Even though rows in the “Creation_date” column showed empty values, the corresponding rows in other columns still contained data, which I realized could be leveraged to debug the issue further.

I copied the values from Power BI and analysed them in the Python Pandas test project. Upon further inspection, I discovered that one column contained a long string of text value with a sentence that included a “line break” within it.

To understand this issue better, I searched more about this topic using AI tools, and here is the explanation I found:

Quoted line breaks occur when a line break (a new line) is included within a quoted field in a CSV file. This can happen when the data within a field spans multiple lines but is enclosed in quotation marks. In following example, the “Notes” field for John Doe contains a line break within the quoted text.

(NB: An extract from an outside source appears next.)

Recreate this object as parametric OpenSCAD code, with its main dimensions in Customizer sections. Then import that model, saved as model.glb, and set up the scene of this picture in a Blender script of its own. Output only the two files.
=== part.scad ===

With the right direction and some additional searching, I found the solution. When Power BI or other data processing tools encounter line breaks within text values, they might misinterpret these as the start of a new row, resulting in extra rows being added to the dataset.

To resolve this issue in Power BI, I needed to modify the settings in the “Source” step. By clicking on the “Source” step, a popup table appeared, where I manually selected the option “Ignore quoted line breaks.” This setting ensures that line breaks within quoted text are treated as part of the same value, rather than as new rows. By default, Power BI applies the setting “Apply all line breaks,” which caused the problem in this case. (see following screenshot).

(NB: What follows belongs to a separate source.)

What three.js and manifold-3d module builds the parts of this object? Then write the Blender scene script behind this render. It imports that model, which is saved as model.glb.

After applying this fix, the issue was resolved, and the dataset loaded correctly without any extra rows.

Once the configuration was corrected, I reapplied the “DateTime” formatting to the “Creation_date” column. This time, there were no errors, and the total row count was accurately displayed as 20,023, matching the expected result shown in Python Pandas test project.

This confirmed that the issue had been fully resolved, ensuring both data integrity and proper formatting in Power BI.

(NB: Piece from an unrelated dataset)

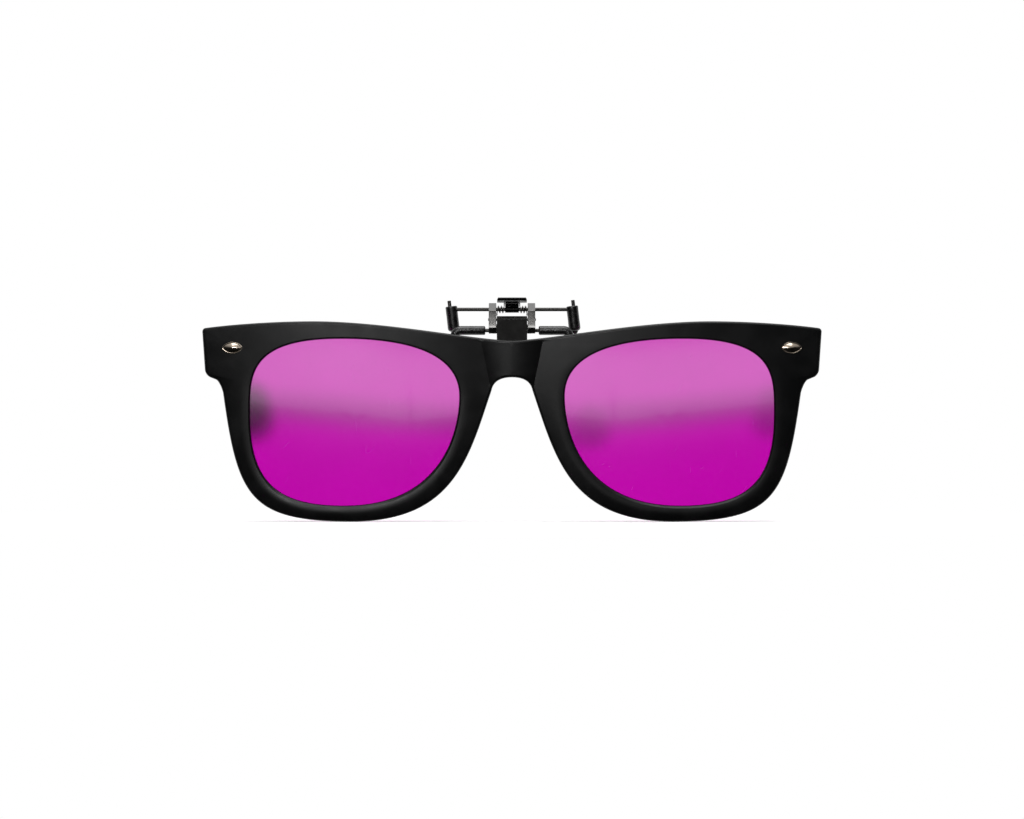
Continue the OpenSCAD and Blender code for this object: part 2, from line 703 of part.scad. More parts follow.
// A sleeve is a round bar with its edges rounded, bored for both legs and slit to let them in
module rear_sleeve(side) {
    mid = hairpin_r * [side * cos(hairpin_twist), sin(hairpin_twist), 0];
    low = [0, 0, -rear_sleeve_drop];
    bore = wire_r + fast_fit;
    length = rear_sleeve_rise + rear_sleeve_drop;
    color(rubber) at_claw(side) difference() {
        translate(mid + low) rotate_extrude($fn = round_fn) intersection() {
            square([rear_sleeve_r, length]);
            union() {
                square([rear_sleeve_r - sleeve_foot_r, length]);
                translate([0, sleeve_foot_r])
                    square([rear_sleeve_r, length - sleeve_foot_r - sleeve_round]);
                translate([0, sleeve_foot_r])
                    square([rear_sleeve_r - sleeve_round, length - sleeve_foot_r]);
                translate([rear_sleeve_r - sleeve_foot_r, sleeve_foot_r])
                    circle(r = sleeve_foot_r, $fn = round_fn);
                translate([rear_sleeve_r - sleeve_round, length - sleeve_round])
                    circle(r = sleeve_round, $fn = round_fn);
            }
        }
        for (leg = [0, 2])
            translate(leg * mid + low) cylinder(r = bore, h = 3 * length, center = true, $fn = round_fn);
        translate(mid + low) rotate([0, 0, side * hairpin_twist])
            cube([2 * hairpin_r, 2 * bore, 3 * length], center = true);
        rotate([0, 0, side > 0 ? 180 : 0])
            translate([0, -bore, -rear_bend_r - seat_gap]) cube([2 * rear_sleeve_r, 2 * bore, length]);
    }
}

// A strip of sheet seen from its edge: the points to one side of its middle line, then the other
function edge_side(path, i) =
    let (
        a = unit(path[i] - path[max(i - 1, 0)] + (i == 0 ? path[1] - path[0] : [0, 0])),
        b = i == len(path) - 1 ? a : unit(path[i + 1] - path[i]),
        n = unit([-a[1] - b[1], a[0] + b[0]])
    )
        n / (n * [-a[1], a[0]]);
function strip(path, t) = concat(
    [for (i = [0:len(path) - 1]) path[i] + edge_side(path, i) * t / 2],
    [for (i = [len(path) - 1:-1:0]) path[i] - edge_side(path, i) * t / 2]
);

// The lever's sheet in side view: up from the barrel, forward as the thumb plate, up into the lip
plate_root = [axle_y - lever_bend, axle_z + lever_rise];
plate_end = [axle_y - lever_reach + lever_t, axle_z + lever_rise + lever_slope];
lever_path = [
    [axle_y, axle_z + (wire_r + barrel_r) / 2],
    [axle_y, plate_root[1] - lever_bend],
    [axle_y, plate_root[1]] - soft * lever_bend * [1, 1],
    plate_root,
    plate_end,
    plate_end + lip_h * [-0.8, 0.27],
    plate_end + lip_h * [-1.1, 1]
];
tip_y = axle_y - lever_reach - lever_t;

module lever_plan() {
    shoulder_y = axle_y - barrel_r - seat_gap;
    round_y = tip_y + lever_corner_r;
    flat_w = lever_w - 2 * lever_corner_r;
    translate([-barrel_w / 2, shoulder_y - nothing]) square([barrel_w, 2 * barrel_r]);
    translate([-lever_w / 2, round_y]) square([lever_w, shoulder_y - round_y]);
    translate([-flat_w / 2, tip_y]) square([flat_w, lever_corner_r + nothing]);
    for (side = [-1, 1]) translate([side * flat_w / 2, round_y]) circle(r = lever_corner_r, $fn = round_fn);
}

module thumb_lever() {
    color(gun_metal) difference() {
        union() {
            at_axle() along_x(barrel_r, barrel_w);
            intersection() {
                sheet_x(-lever_w / 2, lever_w / 2) polygon(strip(lever_path, lever_t));
                linear_extrude(2 * axle_z) lever_plan();
            }
        }
        at_axle() along_x(wire_r + fast_fit, lever_w);
    }
}

// The spring is one wire: leg, coil, middle loop, coil, leg
coil_in_x = barrel_w / 2 + seat_gap + spring_wire_r;
coil_out_x = lug_in_x - seat_gap / 2 - spring_wire_r;
leg_end = [flip_y + knuckle_r / 2, flip_z + knuckle_r + spring_wire_r + seat_gap] - [axle_y, axle_z];
loop_end = [-loop_reach, lever_rise + lever_slope * 0.3 - lever_t / 2 - spring_wire_r - seat_gap];
// Angles round the axle at which the two legs leave a coil
leg_angle = atan2(leg_end[1], leg_end[0]) + acos(coil_r / norm(leg_end));
loop_angle = atan2(loop_end[1], loop_end[0]) - acos(coil_r / norm(loop_end));
part_turn = (((loop_angle - leg_angle) % 360) + 360) % 360;
coil_sweep = part_turn + 360 * coil_turns;
coil_pitch = (coil_out_x - coil_in_x) / (coil_sweep / 360);

function coil_points(steps) = [
    for (i = [0:steps])
        let (a = leg_angle + coil_sweep * i / steps)
            [coil_out_x + (coil_in_x - coil_out_x) * i / steps, coil_r * cos(a), coil_r * sin(a)]
];
function spring_half(steps) = concat(
    [[coil_out_x, leg_end[0], leg_end[1]]],
    coil_points(steps),
    [
        [coil_in_x, loop_end[0] + loop_bend, loop_end[1]],
        [coil_in_x - soft * loop_bend, loop_end[0] + soft * loop_bend, loop_end[1]],
        [coil_in_x - loop_bend, loop_end[0], loop_end[1]]
    ]
);
function mirrored(points) = [for (i = [len(points) - 1:-1:0]) [-points[i][0], points[i][1], points[i][2]]];

// Rings square to a path, each turned as little as can be from the one before
function heading(path, i) = unit(path[min(i + 1, len(path) - 1)] - path[max(i - 1, 0)]);
function square_to(v, t) = unit(v - (v * t) * t);
function tube_rings(path, r, sides) = [
    for (
        i = 0, n = square_to([1, 0.1, 0.1], heading(path, 0));
        i < len(path);
        i = i + 1, n = i < len(path) ? square_to(n, heading(path, i)) : n
    )
        let (b = cross(heading(path, i), n))
            [for (k = [0:sides - 1]) path[i] + r * (n * cos(360 * k / sides) + b * sin(360 * k / sides))]
];

// Least gap between one curl and the next, on a fine row of points
fine = coil_points(48 * coil_turns + 24);
fine_turn = len(fine) * 360 / coil_sweep;
coil_gap = min([
    for (i = [0:len(fine) - 1])
        for (j = [i + 1:len(fine) - 1])
            if (j - i > fine_turn / 2)
                norm(fine[i] - fine[j])
]) - 2 * spring_wire_r;
echo(least_gap_between_spring_curls = coil_gap);

module clamp_spring() {
    half = spring_half(round(8 * coil_sweep / 360));
    color(bright_steel) at_axle() skin(tube_rings(concat(half, mirrored(half)), spring_wire_r, 6));
}

front_frame();
lens(-1);  // lens_left
lens(1);  // lens_right
stud(-1);  // stud_left
stud(1);  // stud_right
flip_plate();
plate_screw(screw_z[0]);  // plate_screw_upper
plate_screw(screw_z[1]);  // plate_screw_lower
clip_body();
flip_pin();
front_claw();
front_sleeve(-1);  // front_sleeve_left
front_sleeve(1);  // front_sleeve_right
rear_claw();
rear_sleeve(-1);  // rear_sleeve_left
rear_sleeve(1);  // rear_sleeve_right
thumb_lever();
clamp_spring();
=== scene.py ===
"""Looks of a pair of flip-up clip-on glasses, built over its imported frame.

Every size is in metres. The front faces -Y, the wearer is at +Y and Z is up.
"""

import json
import math

import bmesh
import bpy
from bpy.props import FloatProperty, FloatVectorProperty, PointerProperty
from bpy.types import Operator, Panel, PropertyGroup
from mathutils import Matrix, Vector


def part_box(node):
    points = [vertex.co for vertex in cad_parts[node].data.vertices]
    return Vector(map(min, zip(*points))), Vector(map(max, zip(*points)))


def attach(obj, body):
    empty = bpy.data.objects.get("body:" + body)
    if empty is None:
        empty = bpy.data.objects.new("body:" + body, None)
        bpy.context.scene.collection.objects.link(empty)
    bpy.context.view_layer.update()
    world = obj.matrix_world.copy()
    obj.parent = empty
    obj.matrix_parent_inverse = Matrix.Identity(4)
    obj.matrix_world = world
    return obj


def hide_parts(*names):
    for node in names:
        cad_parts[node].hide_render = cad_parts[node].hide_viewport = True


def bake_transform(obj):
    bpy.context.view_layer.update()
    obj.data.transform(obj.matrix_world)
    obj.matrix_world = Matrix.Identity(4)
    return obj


bl_info = {
    "name": "Flip-up clip-on glasses",
    "version": (1, 0, 0),
    "blender": (4, 5, 0),
    "location": "3D View > Sidebar > Clip-on",
    "description": "Builds the front, lenses, clamp, finishes and studio of a pair of clip-on glasses",
    "category": "Add Mesh",
}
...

However, the above solution was applied to just one test file. I had hundreds of similar CSV files from the past several months that required analysis. To address the issue for the entire folder of CSV files, I used the following approach:

The root cause of the issue is that some fields in the CSV files contain data spanning multiple lines but are enclosed in quotation marks. Here is how I fixed the issue when loading a folder of CSV files:

Load the Folder of CSV Files
(Since this is a common method anyone can found in Youtube, I won’t re-explain the steps here.)
Transform the Sample File
On the left-hand side of the Power BI interface, click “Transform Sample File.” This step ensures that changes made to the sample file are automatically applied to all the files in the folder

Then click this “gear” icon to config the “Source”:

Choose the following option to “Ignore quoted line breaks”, back to the table, this is already fixed now.

To summary, using different data tools enhances both efficiency and accuracy by allowing you to leverage the strengths of each tool. Tools like Python for quick data manipulation, Power BI for visualization, and Excel for detailed analysis enable faster processing, reduce human error, and improve the reliability of results. By choosing the right tool for each task, you can optimize workflows and achieve more precise outcomes.